• _OBJECTIVE_:
Tally the lines of the listing that contain the string "handed". Give the number and nothing else.

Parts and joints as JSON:
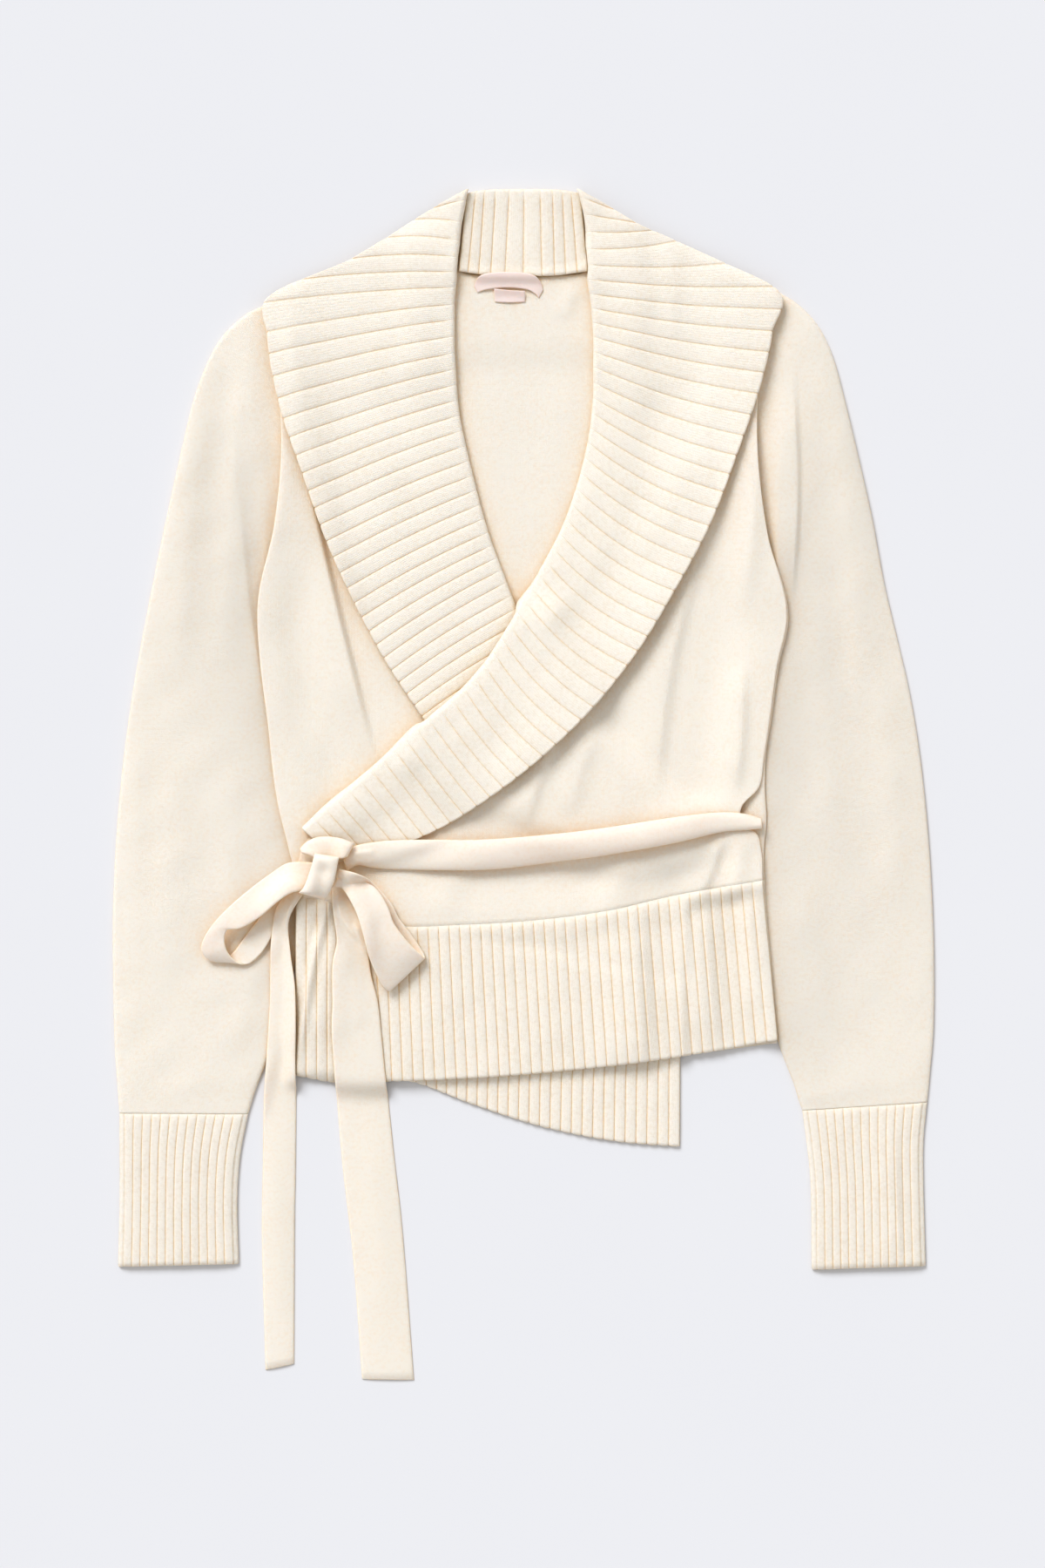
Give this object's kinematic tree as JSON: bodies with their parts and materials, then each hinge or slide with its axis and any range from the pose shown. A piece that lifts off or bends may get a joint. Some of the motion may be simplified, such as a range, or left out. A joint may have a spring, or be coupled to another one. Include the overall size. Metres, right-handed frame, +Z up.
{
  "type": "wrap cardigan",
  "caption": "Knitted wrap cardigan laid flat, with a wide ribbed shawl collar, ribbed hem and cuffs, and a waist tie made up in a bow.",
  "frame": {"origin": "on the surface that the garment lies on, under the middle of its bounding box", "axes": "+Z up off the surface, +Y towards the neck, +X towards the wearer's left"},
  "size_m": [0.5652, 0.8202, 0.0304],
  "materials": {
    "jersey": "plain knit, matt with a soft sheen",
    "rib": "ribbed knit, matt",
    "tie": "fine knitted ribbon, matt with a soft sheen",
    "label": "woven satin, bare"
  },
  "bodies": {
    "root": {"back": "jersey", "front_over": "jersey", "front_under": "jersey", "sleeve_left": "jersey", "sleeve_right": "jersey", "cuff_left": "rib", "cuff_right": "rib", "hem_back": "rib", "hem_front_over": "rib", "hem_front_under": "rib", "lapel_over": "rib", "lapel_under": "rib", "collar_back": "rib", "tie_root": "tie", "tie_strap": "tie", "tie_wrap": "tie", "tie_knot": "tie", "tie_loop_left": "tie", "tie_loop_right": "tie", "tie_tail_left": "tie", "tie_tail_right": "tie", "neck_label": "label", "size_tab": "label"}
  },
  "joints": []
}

* * *

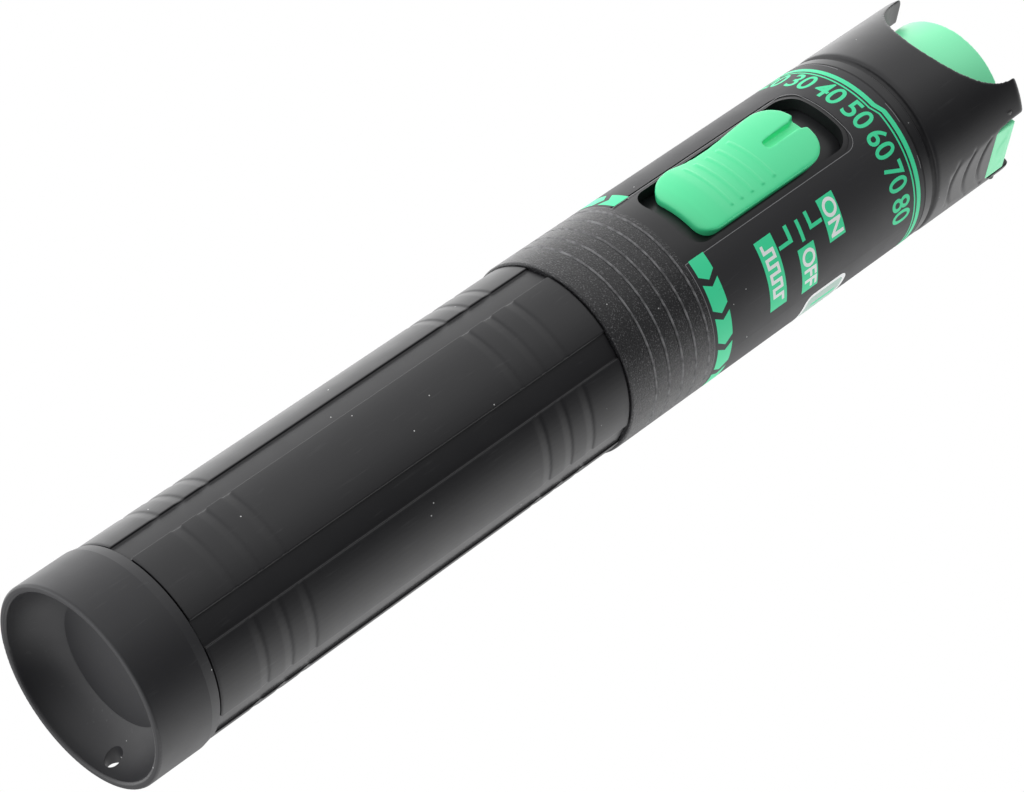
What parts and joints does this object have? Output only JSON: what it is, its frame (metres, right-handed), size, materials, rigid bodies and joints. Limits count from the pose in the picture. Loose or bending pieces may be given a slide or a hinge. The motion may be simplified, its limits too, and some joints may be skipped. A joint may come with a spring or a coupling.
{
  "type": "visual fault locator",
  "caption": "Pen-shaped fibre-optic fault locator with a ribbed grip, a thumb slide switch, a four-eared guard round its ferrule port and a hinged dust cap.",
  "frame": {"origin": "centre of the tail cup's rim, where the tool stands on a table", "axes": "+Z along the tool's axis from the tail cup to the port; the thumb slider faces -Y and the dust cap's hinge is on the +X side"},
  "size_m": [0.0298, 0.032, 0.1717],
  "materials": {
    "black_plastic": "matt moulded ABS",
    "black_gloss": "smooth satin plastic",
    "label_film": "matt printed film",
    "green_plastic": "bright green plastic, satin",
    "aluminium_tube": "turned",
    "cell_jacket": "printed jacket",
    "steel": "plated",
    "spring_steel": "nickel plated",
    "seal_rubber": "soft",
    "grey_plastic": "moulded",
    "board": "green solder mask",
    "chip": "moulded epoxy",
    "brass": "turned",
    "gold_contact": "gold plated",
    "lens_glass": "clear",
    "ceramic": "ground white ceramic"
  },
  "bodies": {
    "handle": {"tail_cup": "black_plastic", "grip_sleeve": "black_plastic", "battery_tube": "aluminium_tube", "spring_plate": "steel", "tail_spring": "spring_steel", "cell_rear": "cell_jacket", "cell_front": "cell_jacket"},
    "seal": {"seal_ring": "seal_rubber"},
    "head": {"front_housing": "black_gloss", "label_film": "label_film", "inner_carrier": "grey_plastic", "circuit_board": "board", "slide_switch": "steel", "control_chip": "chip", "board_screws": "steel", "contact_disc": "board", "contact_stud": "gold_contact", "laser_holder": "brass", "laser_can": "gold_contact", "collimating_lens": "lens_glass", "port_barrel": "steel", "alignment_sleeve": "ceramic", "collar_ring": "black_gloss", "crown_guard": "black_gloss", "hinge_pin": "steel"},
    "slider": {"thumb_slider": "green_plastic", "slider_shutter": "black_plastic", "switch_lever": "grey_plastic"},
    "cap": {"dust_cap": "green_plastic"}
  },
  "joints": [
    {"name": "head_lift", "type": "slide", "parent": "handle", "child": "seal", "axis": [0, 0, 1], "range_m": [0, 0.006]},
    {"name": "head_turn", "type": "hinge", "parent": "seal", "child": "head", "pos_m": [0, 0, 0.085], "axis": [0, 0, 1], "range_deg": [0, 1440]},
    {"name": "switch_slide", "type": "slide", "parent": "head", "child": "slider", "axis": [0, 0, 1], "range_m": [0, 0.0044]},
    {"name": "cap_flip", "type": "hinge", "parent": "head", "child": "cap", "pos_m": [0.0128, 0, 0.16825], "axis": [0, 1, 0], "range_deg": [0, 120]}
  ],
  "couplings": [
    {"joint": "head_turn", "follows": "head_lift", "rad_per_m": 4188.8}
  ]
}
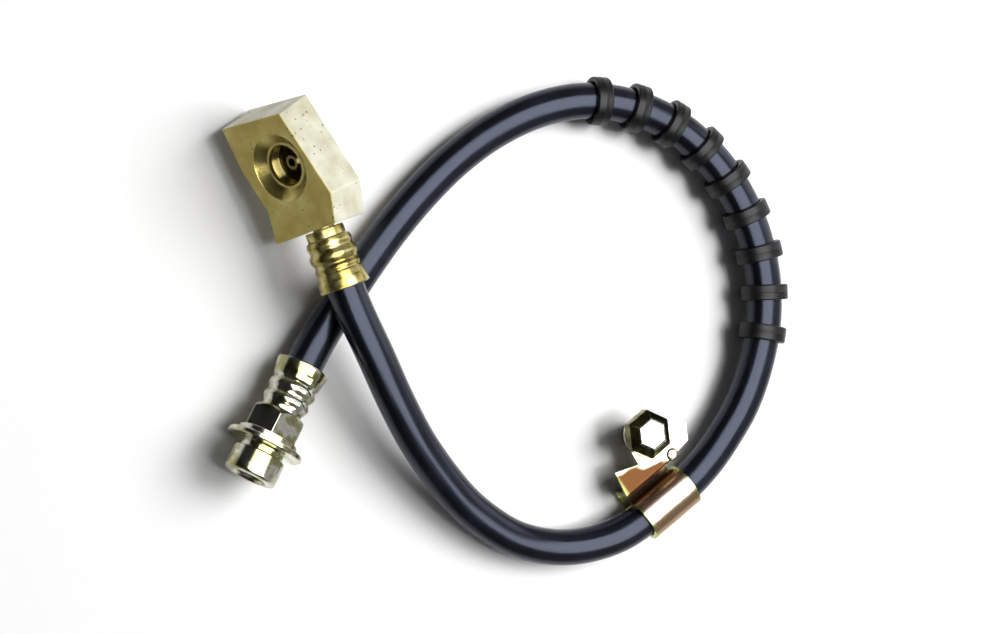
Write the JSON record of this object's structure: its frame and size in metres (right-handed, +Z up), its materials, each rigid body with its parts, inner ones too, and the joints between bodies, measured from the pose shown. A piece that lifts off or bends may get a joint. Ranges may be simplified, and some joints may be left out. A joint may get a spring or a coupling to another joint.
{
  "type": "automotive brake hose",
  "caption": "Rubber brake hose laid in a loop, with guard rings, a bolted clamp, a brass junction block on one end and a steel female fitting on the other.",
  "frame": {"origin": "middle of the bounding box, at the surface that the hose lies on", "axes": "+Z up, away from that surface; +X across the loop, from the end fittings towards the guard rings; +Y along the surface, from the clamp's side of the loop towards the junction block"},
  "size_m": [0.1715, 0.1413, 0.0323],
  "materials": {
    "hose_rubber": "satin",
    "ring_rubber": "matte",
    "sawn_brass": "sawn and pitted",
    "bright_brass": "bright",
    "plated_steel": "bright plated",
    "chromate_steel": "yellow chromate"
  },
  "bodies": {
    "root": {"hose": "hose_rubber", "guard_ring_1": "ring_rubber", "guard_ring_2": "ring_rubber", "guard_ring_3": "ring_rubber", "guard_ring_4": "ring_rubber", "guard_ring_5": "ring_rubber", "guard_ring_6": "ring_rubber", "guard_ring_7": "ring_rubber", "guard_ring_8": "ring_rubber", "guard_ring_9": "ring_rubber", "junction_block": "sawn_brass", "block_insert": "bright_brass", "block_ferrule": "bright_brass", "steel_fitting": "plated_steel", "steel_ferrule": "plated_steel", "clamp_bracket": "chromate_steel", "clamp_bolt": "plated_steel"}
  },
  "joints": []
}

• _SOLUTION TO THE PROBLEM_:
3